Mas quero continuar no estranhamento, só que agora no pavor que Shyamalan deixa plantado mais nas sequências finais, como os discursos e as práticas possuem poder de nos transformar. Há algo que não podemos fugir no filme: em algum momento eles acreditam no discurso dos fanáticos, em especial Eric (Jonathan Groff). Será que foi o golpe que levou na cabeça? Essa é outra dúvida que persiste. Esse é o ponto de virada tanto do filme quanto de Shyamalan dando uma chave de braço no próprio livro. Portanto a crença de Eric abre para mim um fosso na história, pois o livro traz uma essência que Shyamalan subverte para poder não radicalizar com o público, a de que a ideia de humanidade é maior do que a de família. Penso que essa é a ideia mais absurda, pois a ideia de família precede a de humanidade. O nosso mundo parte da família, tudo se constitui a partir dela. A ideia de subverter isso para mim torna tudo em "Batem à porta" questionável e inverossímil, seria uma mudança obtusa de paradigma, pois viver sem a família seria o verdadeiro fim do mundo, a maior ideia de apocalipse possível. 

Vem o final e ficamos a pensar: depois que há a concretização do sacrifício e a crença de que então o mundo não acabou e agora se pode recomeçar a vida de onde parou. Seria isso mesmo a ideia que Shyamalan quer nos passar? Para mim, esse é o chiste maior que Shyamalan nos reserva, a de que os fanáticos estariam certos e que aquele sacrifício surreal seria mesmo necessário. A "brincadeira" da música no carro entre Wen e Andrew fala exatamente sobre isso, é a piada final de Shyamalan que zomba das nossas crenças e aposta em um absurdo maior do que a do próprio mundo. Mas ainda fica a pergunta no ar: porque o sacrifício deveria vir de uma família cujo casamento era entre dois indivíduos do mesmo sexo com uma filha adotada? Aí ficamos pensando, do porquê das cenas de flashback do casal? O que elas realmente somam ao filme? Em termos de tensão, nada, só ganha em didatismo sobre os personagens, isto sim. O que vemos na própria trama não seria o suficiente para sabermos suas trajetórias familiares que os levaram ali. Obviamente eles eram bem-sucedidos, brancos, realizados, felizes como casal, oriundos de família de classe média a passar férias em um lugar paradisíaco. 

Como a história se desenhou no filme, o sacrifício de Eric decreta o fim do casal gay.
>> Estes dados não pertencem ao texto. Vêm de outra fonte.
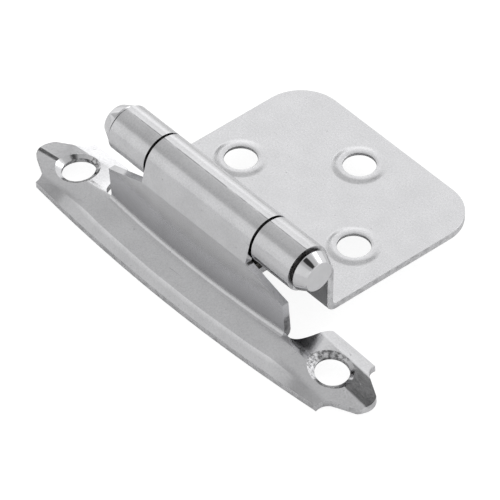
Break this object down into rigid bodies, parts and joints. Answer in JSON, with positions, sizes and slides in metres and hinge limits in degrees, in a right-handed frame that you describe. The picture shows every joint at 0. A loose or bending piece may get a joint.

No livro, acontece o inverso, pois quem morre é a menina Wen e o casal prossegue vivo, pronto para um recomeço, mesmo que o mundo caminhe para o apocalipse. Mas esse final do livro, marca uma permanência e uma possibilidade de reconstrução a partir da célula amorosa que é o casal, mesmo que a ideia de hecatombe esteja ainda presente, sem esquecer que essa é uma linda metáfora sobre a força que esse amor representa para o nosso mundo conservador e careta. A vontade de não ferir o público com a morte de uma criança levou o filme para uma solução mais aceita socialmente, embora moralmente duvidosa, pois sacramentou por meio da impossibilidade, o amor entre dois homens. E há entrevistas disponíveis na internet em que os roteiristas esmiúçam suas preocupações meramente mercadológicas e de como o público aceitaria a morte da menina. O maior sacrifício não foi do Eric, do Andrew, nem da Wen, mas sim do próprio Shyamalan ao poderoso senhor mercado. Haja suspense para acobertar tantos sacrifícios.